* **Short exercise**
Copy exactly the lines from the one containing "record = json.load(file)" to the one containing "return node", both lines included, and nothing else.

::::::

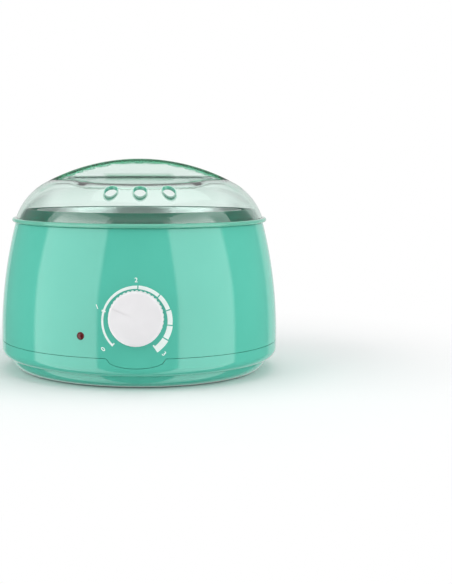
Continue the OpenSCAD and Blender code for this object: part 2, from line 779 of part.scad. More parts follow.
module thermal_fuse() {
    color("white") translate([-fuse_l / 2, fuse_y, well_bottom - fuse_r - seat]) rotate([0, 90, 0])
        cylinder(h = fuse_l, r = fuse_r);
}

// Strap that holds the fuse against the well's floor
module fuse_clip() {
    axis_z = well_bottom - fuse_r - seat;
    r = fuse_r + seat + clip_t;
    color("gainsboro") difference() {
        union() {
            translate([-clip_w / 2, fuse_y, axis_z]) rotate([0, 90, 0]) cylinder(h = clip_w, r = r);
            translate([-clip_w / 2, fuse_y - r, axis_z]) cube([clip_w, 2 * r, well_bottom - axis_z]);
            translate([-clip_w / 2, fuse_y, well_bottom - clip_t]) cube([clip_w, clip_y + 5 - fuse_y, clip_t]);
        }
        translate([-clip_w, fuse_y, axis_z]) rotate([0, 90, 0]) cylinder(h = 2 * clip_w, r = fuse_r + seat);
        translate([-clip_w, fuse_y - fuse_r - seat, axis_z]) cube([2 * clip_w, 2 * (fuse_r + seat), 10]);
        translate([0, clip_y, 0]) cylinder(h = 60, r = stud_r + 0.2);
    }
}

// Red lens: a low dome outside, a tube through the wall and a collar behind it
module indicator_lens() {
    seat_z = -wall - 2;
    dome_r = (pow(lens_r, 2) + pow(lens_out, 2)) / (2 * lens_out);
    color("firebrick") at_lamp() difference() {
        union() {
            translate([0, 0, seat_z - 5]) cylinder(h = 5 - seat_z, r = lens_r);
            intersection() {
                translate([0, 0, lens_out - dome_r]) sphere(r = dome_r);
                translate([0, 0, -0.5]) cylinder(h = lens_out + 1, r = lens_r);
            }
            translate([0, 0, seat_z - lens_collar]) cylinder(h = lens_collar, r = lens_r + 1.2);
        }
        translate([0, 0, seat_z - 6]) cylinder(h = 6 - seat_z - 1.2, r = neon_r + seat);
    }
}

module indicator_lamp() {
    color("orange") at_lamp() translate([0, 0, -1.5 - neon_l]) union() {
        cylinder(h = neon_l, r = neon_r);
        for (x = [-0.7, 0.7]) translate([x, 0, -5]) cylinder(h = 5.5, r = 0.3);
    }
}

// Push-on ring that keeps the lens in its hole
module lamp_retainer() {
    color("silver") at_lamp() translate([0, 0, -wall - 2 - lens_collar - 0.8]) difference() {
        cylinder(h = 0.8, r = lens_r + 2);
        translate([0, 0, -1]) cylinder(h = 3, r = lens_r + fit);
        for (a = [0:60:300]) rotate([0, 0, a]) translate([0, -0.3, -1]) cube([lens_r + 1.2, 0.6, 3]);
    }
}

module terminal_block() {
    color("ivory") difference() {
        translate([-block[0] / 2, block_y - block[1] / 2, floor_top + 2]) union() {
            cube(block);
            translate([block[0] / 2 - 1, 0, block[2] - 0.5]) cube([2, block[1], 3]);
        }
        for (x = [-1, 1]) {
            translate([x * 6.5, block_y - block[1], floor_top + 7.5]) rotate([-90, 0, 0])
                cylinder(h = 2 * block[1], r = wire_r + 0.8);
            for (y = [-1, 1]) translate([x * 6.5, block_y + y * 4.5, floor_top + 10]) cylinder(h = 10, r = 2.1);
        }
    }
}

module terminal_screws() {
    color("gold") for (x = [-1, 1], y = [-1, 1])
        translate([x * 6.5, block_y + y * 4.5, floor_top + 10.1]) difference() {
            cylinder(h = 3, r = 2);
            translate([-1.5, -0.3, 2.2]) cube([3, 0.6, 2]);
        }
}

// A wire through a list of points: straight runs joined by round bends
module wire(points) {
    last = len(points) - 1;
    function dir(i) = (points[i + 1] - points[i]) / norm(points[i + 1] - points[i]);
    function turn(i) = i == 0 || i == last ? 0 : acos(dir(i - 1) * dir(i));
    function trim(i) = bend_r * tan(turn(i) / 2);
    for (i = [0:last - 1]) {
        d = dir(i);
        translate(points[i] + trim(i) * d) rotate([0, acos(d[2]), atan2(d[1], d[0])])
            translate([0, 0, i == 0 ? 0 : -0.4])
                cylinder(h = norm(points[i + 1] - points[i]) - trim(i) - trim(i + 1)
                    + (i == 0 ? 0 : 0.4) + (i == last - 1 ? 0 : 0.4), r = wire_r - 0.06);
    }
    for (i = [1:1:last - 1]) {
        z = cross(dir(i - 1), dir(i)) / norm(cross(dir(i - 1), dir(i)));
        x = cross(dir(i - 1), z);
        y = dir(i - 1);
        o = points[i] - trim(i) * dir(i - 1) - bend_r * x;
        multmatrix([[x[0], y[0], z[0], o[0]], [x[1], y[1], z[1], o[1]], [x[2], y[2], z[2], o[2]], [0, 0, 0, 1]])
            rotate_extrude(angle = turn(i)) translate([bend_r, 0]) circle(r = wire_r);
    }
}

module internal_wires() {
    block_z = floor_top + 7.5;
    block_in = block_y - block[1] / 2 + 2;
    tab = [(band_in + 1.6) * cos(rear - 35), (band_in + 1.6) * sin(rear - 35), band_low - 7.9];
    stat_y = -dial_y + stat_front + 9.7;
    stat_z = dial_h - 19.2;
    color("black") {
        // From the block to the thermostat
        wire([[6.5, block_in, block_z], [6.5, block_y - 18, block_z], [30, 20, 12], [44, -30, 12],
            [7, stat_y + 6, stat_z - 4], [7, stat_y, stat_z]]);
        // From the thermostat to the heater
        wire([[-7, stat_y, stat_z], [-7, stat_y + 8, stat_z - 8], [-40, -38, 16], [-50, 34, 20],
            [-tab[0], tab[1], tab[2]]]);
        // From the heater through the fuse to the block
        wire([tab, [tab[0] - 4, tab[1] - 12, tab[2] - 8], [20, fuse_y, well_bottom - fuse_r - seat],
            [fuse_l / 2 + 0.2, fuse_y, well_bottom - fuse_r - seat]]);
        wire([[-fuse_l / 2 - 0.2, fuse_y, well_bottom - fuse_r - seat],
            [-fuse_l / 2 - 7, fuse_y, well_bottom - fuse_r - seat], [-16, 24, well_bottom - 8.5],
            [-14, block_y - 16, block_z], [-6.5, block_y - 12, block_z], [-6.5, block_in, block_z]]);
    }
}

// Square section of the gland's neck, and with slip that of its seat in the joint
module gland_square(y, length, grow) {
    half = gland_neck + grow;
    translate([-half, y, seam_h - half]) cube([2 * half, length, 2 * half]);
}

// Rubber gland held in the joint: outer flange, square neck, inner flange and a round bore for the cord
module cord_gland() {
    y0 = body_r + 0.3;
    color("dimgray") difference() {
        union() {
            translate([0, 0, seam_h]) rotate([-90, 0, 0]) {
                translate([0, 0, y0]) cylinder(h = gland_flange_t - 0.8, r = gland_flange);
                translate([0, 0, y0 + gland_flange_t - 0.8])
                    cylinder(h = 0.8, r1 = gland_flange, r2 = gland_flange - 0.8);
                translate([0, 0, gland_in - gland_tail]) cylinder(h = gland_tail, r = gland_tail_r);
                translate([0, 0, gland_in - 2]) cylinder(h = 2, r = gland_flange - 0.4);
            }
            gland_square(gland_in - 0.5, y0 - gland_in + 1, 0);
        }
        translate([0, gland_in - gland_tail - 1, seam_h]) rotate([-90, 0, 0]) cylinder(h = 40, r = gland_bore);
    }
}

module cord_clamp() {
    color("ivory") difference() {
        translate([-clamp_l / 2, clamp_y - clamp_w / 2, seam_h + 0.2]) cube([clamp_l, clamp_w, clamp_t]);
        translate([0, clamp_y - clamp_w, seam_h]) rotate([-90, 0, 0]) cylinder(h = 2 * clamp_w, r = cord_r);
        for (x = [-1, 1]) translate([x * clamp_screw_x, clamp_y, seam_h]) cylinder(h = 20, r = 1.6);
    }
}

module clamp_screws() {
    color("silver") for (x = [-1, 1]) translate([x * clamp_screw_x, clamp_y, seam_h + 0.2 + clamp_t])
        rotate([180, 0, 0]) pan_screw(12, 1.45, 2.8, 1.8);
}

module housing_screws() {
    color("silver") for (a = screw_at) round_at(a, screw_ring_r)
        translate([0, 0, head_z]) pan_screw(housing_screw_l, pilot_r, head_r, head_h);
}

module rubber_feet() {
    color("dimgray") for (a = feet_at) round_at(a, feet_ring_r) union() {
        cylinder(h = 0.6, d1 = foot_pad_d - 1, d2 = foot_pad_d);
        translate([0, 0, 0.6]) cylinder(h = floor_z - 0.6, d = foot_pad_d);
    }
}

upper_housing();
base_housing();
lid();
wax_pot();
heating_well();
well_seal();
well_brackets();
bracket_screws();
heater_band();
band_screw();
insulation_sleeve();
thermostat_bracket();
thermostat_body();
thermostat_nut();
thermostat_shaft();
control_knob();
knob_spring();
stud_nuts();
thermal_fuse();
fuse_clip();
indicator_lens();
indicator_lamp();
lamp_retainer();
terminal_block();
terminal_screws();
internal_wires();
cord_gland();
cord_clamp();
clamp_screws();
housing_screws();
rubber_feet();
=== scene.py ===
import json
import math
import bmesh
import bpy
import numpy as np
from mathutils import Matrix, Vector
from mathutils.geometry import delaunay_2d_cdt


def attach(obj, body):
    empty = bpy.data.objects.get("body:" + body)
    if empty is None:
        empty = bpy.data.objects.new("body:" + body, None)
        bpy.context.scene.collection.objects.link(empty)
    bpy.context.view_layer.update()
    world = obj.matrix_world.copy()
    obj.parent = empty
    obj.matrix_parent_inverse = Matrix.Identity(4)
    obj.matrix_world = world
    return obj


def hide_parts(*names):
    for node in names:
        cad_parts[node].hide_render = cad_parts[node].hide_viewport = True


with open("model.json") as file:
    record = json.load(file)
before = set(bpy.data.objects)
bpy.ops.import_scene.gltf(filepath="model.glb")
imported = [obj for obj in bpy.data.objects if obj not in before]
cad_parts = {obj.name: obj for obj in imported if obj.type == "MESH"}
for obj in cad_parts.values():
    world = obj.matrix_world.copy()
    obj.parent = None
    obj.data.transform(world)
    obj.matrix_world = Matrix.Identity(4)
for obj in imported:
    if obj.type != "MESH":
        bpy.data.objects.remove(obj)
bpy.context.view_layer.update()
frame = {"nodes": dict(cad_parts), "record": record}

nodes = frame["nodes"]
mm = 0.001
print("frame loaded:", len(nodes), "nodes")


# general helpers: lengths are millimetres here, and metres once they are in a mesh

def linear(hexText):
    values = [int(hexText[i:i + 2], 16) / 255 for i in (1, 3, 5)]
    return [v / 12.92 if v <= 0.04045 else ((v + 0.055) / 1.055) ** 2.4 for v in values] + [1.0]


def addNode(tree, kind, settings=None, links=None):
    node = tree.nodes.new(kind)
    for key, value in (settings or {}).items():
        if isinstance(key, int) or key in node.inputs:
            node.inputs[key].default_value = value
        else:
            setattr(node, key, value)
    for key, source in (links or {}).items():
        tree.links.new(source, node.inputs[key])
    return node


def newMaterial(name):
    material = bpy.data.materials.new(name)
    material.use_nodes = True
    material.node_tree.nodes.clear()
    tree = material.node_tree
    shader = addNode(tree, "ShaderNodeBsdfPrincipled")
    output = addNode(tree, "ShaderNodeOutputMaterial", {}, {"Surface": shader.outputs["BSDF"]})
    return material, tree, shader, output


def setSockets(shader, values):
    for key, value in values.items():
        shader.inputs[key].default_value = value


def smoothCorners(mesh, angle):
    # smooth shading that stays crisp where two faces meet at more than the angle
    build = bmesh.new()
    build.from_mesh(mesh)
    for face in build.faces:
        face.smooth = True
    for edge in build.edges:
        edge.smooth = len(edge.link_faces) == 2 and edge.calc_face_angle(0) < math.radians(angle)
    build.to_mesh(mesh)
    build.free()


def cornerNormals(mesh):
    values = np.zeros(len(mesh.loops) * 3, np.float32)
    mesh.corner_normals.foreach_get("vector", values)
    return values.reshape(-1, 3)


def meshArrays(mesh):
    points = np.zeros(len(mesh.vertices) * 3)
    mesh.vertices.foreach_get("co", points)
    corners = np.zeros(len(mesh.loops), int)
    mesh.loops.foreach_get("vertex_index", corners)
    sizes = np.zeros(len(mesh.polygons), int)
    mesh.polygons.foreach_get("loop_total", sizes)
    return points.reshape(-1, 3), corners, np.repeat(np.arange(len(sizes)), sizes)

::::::

* **Solution to this problem**
    record = json.load(file)
before = set(bpy.data.objects)
bpy.ops.import_scene.gltf(filepath="model.glb")
imported = [obj for obj in bpy.data.objects if obj not in before]
cad_parts = {obj.name: obj for obj in imported if obj.type == "MESH"}
for obj in cad_parts.values():
    world = obj.matrix_world.copy()
    obj.parent = None
    obj.data.transform(world)
    obj.matrix_world = Matrix.Identity(4)
for obj in imported:
    if obj.type != "MESH":
        bpy.data.objects.remove(obj)
bpy.context.view_layer.update()
frame = {"nodes": dict(cad_parts), "record": record}

nodes = frame["nodes"]
mm = 0.001
print("frame loaded:", len(nodes), "nodes")


# general helpers: lengths are millimetres here, and metres once they are in a mesh

def linear(hexText):
    values = [int(hexText[i:i + 2], 16) / 255 for i in (1, 3, 5)]
    return [v / 12.92 if v <= 0.04045 else ((v + 0.055) / 1.055) ** 2.4 for v in values] + [1.0]


def addNode(tree, kind, settings=None, links=None):
    node = tree.nodes.new(kind)
    for key, value in (settings or {}).items():
        if isinstance(key, int) or key in node.inputs:
            node.inputs[key].default_value = value
        else:
            setattr(node, key, value)
    for key, source in (links or {}).items():
        tree.links.new(source, node.inputs[key])
    return node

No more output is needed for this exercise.